В перспективе переулка начиналась шумная Москва. Там ползли рогатые троллейбусы, гудели машины. К уличному гулу добавлялся шершавый скрежет широкой дворницкой лопаты, сгребающей снег с тротуара, металлический грохот и въедливое жужжание сварки каких-то строек за огром-ными заборами.
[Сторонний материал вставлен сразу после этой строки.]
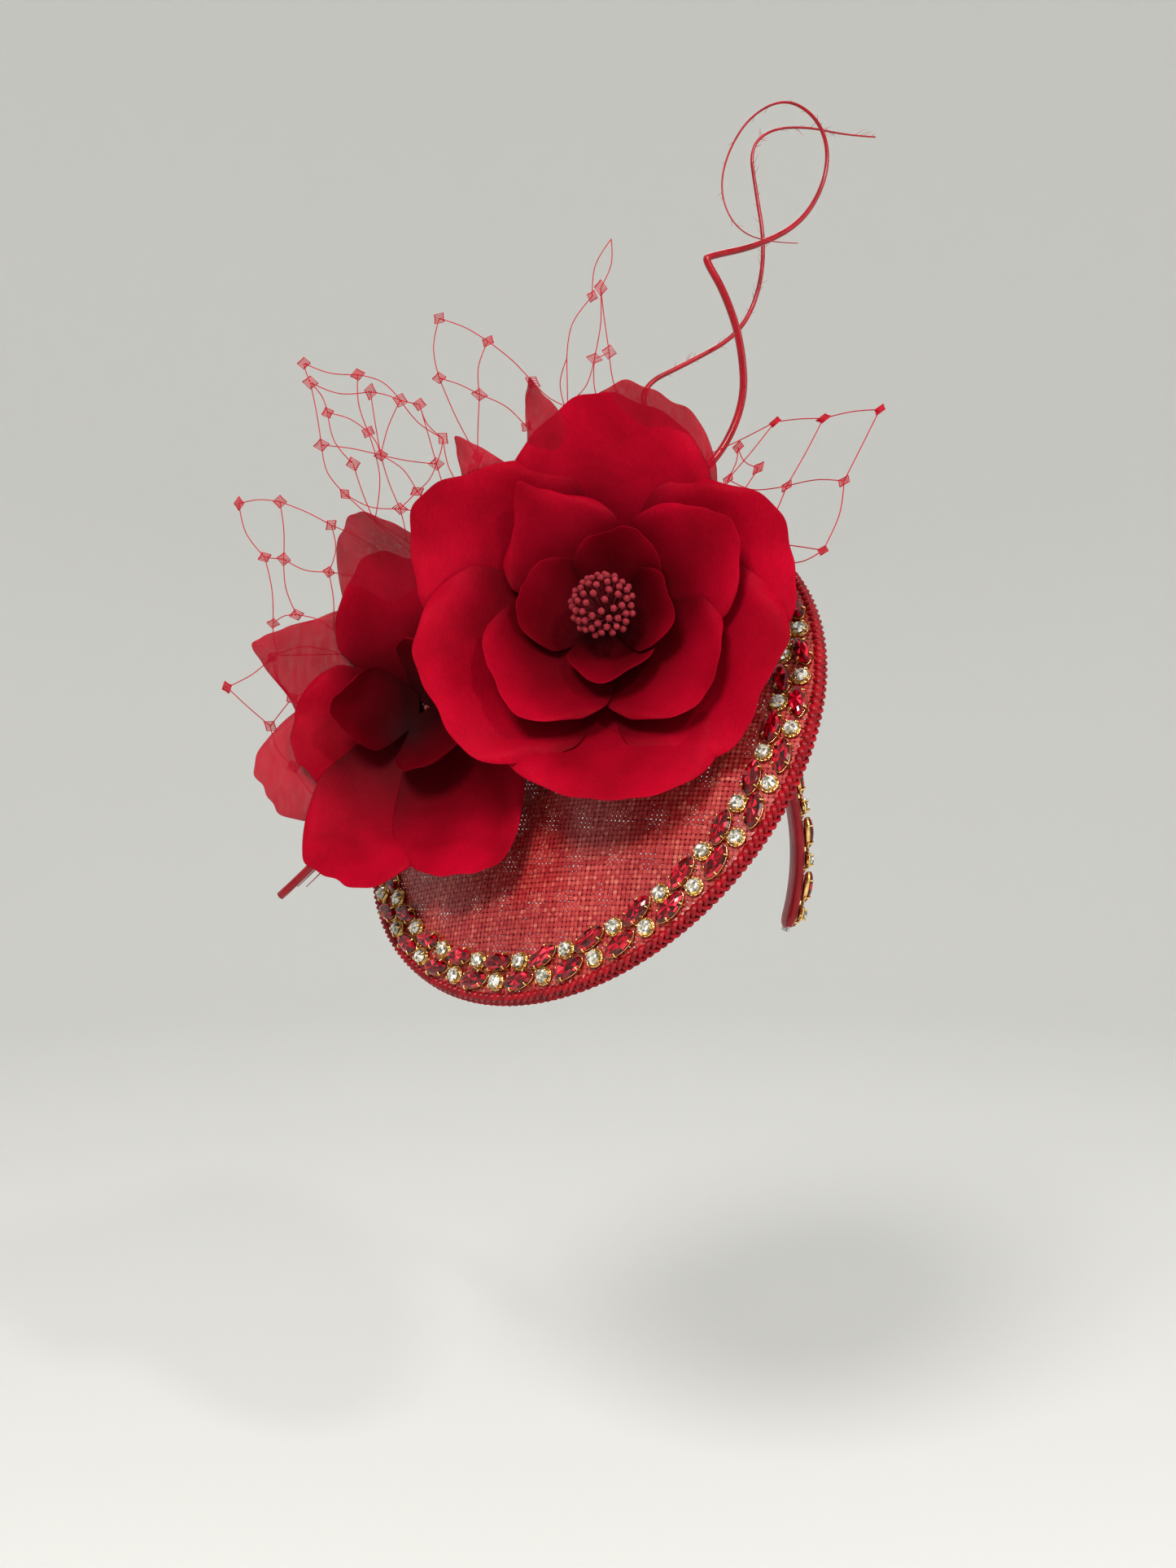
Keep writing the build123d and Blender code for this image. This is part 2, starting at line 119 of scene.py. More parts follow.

Москву я воспринимал через торжественные и горделивые центральные входы в большие здания. Главный подъезд с колоннами превращал все здание в музыкальный инструмент. Колонны были как трубы огромного органа, на время затаившегося. Вид Большого театра поэтому даже немного пугал: как же в нем должна звучать музыка? Помню, как в пятом классе нас повели туда на «Евгения Онегина». Спектакль был дневной, начинался часа в два. Открывались тяжеленные огромные двери, и ты из серой хмурой улицы попадал в ярко освещенный сказочный дворец. Нас рассадили в ложах на одном из ярусов, где из-за темно-вишневых бархатных штор с бахромой сцена была не особо и видна. Наверное, поэтому сразу поразило звучание настраиваемого оркестра. Мало того что был отчетливо слышен каждый инструмент, от флейты до контрабаса, — все эти трели, протяжные фрагменты скрипок, гулкие удары барабана, жалобы гнусавого фагота составляли вместе неповторимую гармонию всего, что меня окружало. В этих звуках я слышал и свой вчерашний день, и то, как упал, поскользнувшись, на улице, и как писал сочинение на прошлой неделе, и как играл на уроке пьесу Чайковского — с теми же интонациями, что узнавались и здесь, — и все мои мысли о родителях, учителях, одноклассниках, о снах, от которых я иногда просыпался, и о том, что будет завтра. Казалось, в этих звуках уже есть все и других не нужно. Но когда погас свет и оркестр заиграл вступление, сердце сжалось окончательно и стало трудно дышать. Эта музыка накрывала тебя целиком и вводила в сладкий, но очень сильный ступор.
В консерваторию учеников тоже водили время от времени, чаще всего на концерты для детей. Этот квадрат со сквером во дворе и Чайковским во главе всего ансамбля воспринимался иначе, чем другие большие столичные здания. С каждым разом он становился ближе и роднее.